The first thing to say is that the two officers were candid about the handling of the Capital One Cup game in September. They admitted that it wasn’t quite policed as well as it ought to have been and the main purpose of this meeting was to ensure that there was no repeat. They are investigating the events of the evening and the policing of it.
The officers said that, ordinarily, holding supporters back in the stadium is an absolute last resort and not something they usually like to do. In the 20 or so times I have been to White Hart Lane, I don’t recall ever being held back for longer than 5-10 minutes on a couple of occasions. On this occasion, they took the decision to do so because of extensive disorder around the stadium before the game and a little inside the ground too (I’m sure you all saw the pictures!).
They said that a small group of 100-200 Arsenal fans, some of whom are known to the police as potential troublemakers, were in the area on the night of the game. Most of these supporters have been apparently “out of circulation” for some years in terms of match attendance. But they reappeared in the locale on this evening and caused a lot of disorder around the ground prior to the match.
The decision to hold the Arsenal fans back was made by the police at half-time. The officers admitted that the communication of this fact to Arsenal fans had not been good enough on the night. But it did rather illustrate how a small minority really can balls things up for a much larger body of people. The officers stressed that the reputation of Arsenal fans is pretty impeccable most of the time.
The police are approaching tomorrow’s match as something of a high risk game, the officer said that they are “planning for the worst and hoping for the best.” There is a fear that there will be a measure of “retribution” planned. There will be a bigger police presence than usual, but the officers stressed that those on duty would not police non troublemakers ‘aggressively.’
All pubs in the Islington area will open at midday on match day.
Much of Islington operates no drinking zones on the streets, this will be enforced much more readily tomorrow. If you usually find you can sneak a tinny of Red Stripe under your jacket on your approach to the stadium, don’t be surprised if you aren’t able to do so tomorrow!
Police could use Section 35 powers to disperse troublemakers as an option, where high risk groups of individuals likely to act anti socially can be banished from the borough for a period of up to 48 hours. Section 35 has replaced the old Section 27 powers, which were a little more controversial.

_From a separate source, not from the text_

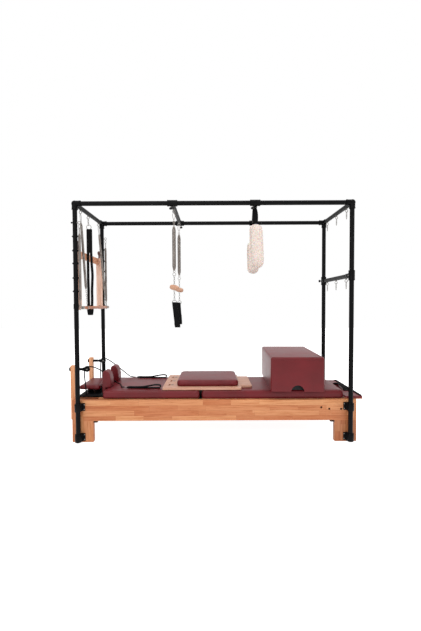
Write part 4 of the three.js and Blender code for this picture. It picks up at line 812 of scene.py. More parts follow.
for side, direction in sides:
    hook_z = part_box(f"centre_spring_{side}")[1].z
    x, y = left_x, middle_y + direction * spring_y * mm
    shape = bmesh.new()
    snap_link(shape, Vector((x, y, hook_z + 3 * mm)), Vector((x, y, hook_z - 52 * mm)))
    wire_ring(shape, 9 * mm, 2 * mm, Matrix.Translation((x, y, hook_z - 58 * mm)) @ end_view)
    wire_ring(shape, 8 * mm, 2 * mm, upright((x, y, hook_z - 73 * mm)))
    coil_top = coil_tops[side]
    on_line = Matrix.Translation((x, y, 0))
    close_coil(shape, coil_foot, coil_top, 14.6 * mm, 1.5 * mm, 0.5, on_line, 16, 6)
    chain(shape, (x, y, hook_z - 79 * mm), (x, y, coil_top - 4 * mm))
    wire_ring(shape, 8 * mm, 2 * mm, upright((x, y, 1449 * mm)))
    coil = piece(f"centre_coil_{side}", shape, None, "steel", [spring_steel], f"centre_spring_{side}")
    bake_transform(coil)

    grip_low, grip_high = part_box(f"grip_{side}")
    shape = bmesh.new()
    tilt = Matrix.Rotation(radians(12), 4, "Y") @ Matrix.Rotation(radians(90), 4, "Y")
    turned(shape, grip_profile, Matrix.Translation((x, y, grip_z)) @ tilt, 48)
    turned(shape, ferrule, Matrix.Translation((x, y, grip_z)), 20, 1)
    wire_ring(shape, 13 * mm, 2 * mm, upright((x, y, grip_high.z - 14 * mm)), material=1)
    chain(shape, (x, y, grip_high.z - 26 * mm), (x, y, grip_z + 21 * mm), material=1)
    chain(shape, (x, y, grip_z - 21 * mm), (x, y, grip_low.z + 2 * mm), material=1)
    finishes = [grip_wood, bright_steel]
    piece(f"wooden_grip_{side}", shape, f"grip_{side}", "pale_wood", finishes, f"grip_{side}")

    shape = bmesh.new()
    ring_at = upright((x, y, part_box(f"ankle_strap_{side}")[1].z - 18 * mm))
    wire_ring(shape, 18 * mm, 2.8 * mm, ring_at, material=1)
    lean = direction * 3
    outline = [(0, 1182), (9, 1172), (13 + lean, 1120), (22 + lean, 1060), (29, 1010), (24, 982), (8, 971)]
    outline += [(-8, 971), (-24, 982), (-29, 1010), (-21 + lean, 1060), (-12 + lean, 1120), (-9, 1172)]
    aside, sway, width = strap_leans[side]
    outline = [(aside + sway * (1182 - b) / 210, a, b) for a, b in outline]
    strap_section = [(a * width * mm, b * mm) for a, b in strap_edge + [(-a, -b) for a, b in strap_edge]]
    swept(shape, run_through(in_mm(outline), 5, True), strap_section, (1, 0, 0), True, on_line, swell=nipped)
    pad_section = [(a * 1.1, b * 1.3) for a, b in strap_section]
    swept(shape, run_through(in_mm(outline[3:10]), 6), pad_section, (1, 0, 0), False, on_line)
    for z in (1158, 1150, 1142):
        block(shape, (2 * width * mm, 20 * mm, 1.2 * mm), (x + (aside + 3) * mm, y, z * mm), 0.5 * mm)
    finishes = [webbing, bright_steel]
    piece(f"ankle_webbing_{side}", shape, f"ankle_strap_{side}", "webbing", finishes, f"ankle_strap_{side}")


# Fleece loops on their hangers.
# A thick loop of sheepskin fleece hangs from the right crossbar by a strip of black webbing. The strip is
# wrapped round the tube, spreads into an oval and is hitched through the fleece.
fleece, tree, shader, place = new_finish("sheepskin fleece", 0.95)
curl = mottle(tree, place, 130.0, 6.0, 0.7)
clumps = put(tree, "TexVoronoi", {"Vector": place, "Scale": 75.0, "Randomness": 1.0}).outputs["Distance"]
wool = mixed(tree, eased_share(tree, curl, 0.3, 0.7), colour("#d8c8be"), colour("#e7dbd2"))
# Painted shade: the partings between the clumps of wool are darkened.
shaded_partings = mixed(tree, eased_share(tree, clumps, 0.45, 1.0), wool, colour("#cfbcb1"))
tree.links.new(shaded_partings, shader.inputs["Base Color"])
tuft = reckon(tree, "ADD", reckon(tree, "MULTIPLY", curl, 0.6), reckon(tree, "MULTIPLY", clumps, -0.6))
raised(tree, shader, tuft, 2.5 * mm, 0.5)
shader.inputs["Sheen Weight"].default_value = 0.4
shader.inputs["Sheen Roughness"].default_value = 0.6
shader.inputs["Subsurface Weight"].default_value = 0.15

right_across = (Vector(right_ends[1]) - Vector(right_ends[0])).normalized()
loop_foot = 1468 * mm
loop_leans = {"front": (1846, 6, 14), "rear": (1796, -12, 6)}
hanger_band = in_mm([(-21, -1.6), (21, -1.6), (21, 1.6), (-21, 1.6)])


def puffed(angle):
    """A point on the section of the fleece: an oval that is fuller at its edges than an ellipse."""
    return 49 * cos(angle) * abs(cos(angle)) ** -0.35 * mm, 17.5 * sin(angle) * mm


def gathered(share):
    """The width of a hanger's strand, from the tube to the fleece."""
    return 0.62 + 0.46 * sin(pi * min(1, share * 1.15))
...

Arsenal fans that have been in the police escort of away supporters towards White Hart Lane have often complained of getting into the game after kickoff. Apparently, Spurs fans have similar complaints over their police escorts to the Emirates. I asked whether this was a deliberate ploy and the officers said that it wasn’t. They said that the earlier fans are inside the stadium, the better for them. But in practice, it is difficult to get fans to leave pubs early enough because escorting large groups of people is not exactly a swift undertaking.
Alcohol will be served inside the ground tomorrow up until 15 minutes before kickoff. It will be served in the away end too, save for half time, when no alcohol will be served to Spurs fans.
The last post will be played before kickoff tomorrow followed by a period of silence for Remembrance Sunday. Fans are encouraged to be inside the ground by 3.50pm to take part and, also, not to disrupt the period of silence.
The half time interview with an Arsenal legend will take place on the pitch as usual, but he will be joined by a Spurs legend too.
Police will advise St. John’s Ambulance to try and avoid stretchering injured players off past opposition supporters where possible! It may be that players will just have to be taken off across the pitch, unless there’s a good medical reason not to.
So, there you have it. Let’s hope for an Arsenal win tomorrow and that everyone behaves as they ought to! Many thanks to Black Scarf for the invite and especially Amanda Jacks from the FSF for facilitating the meeting.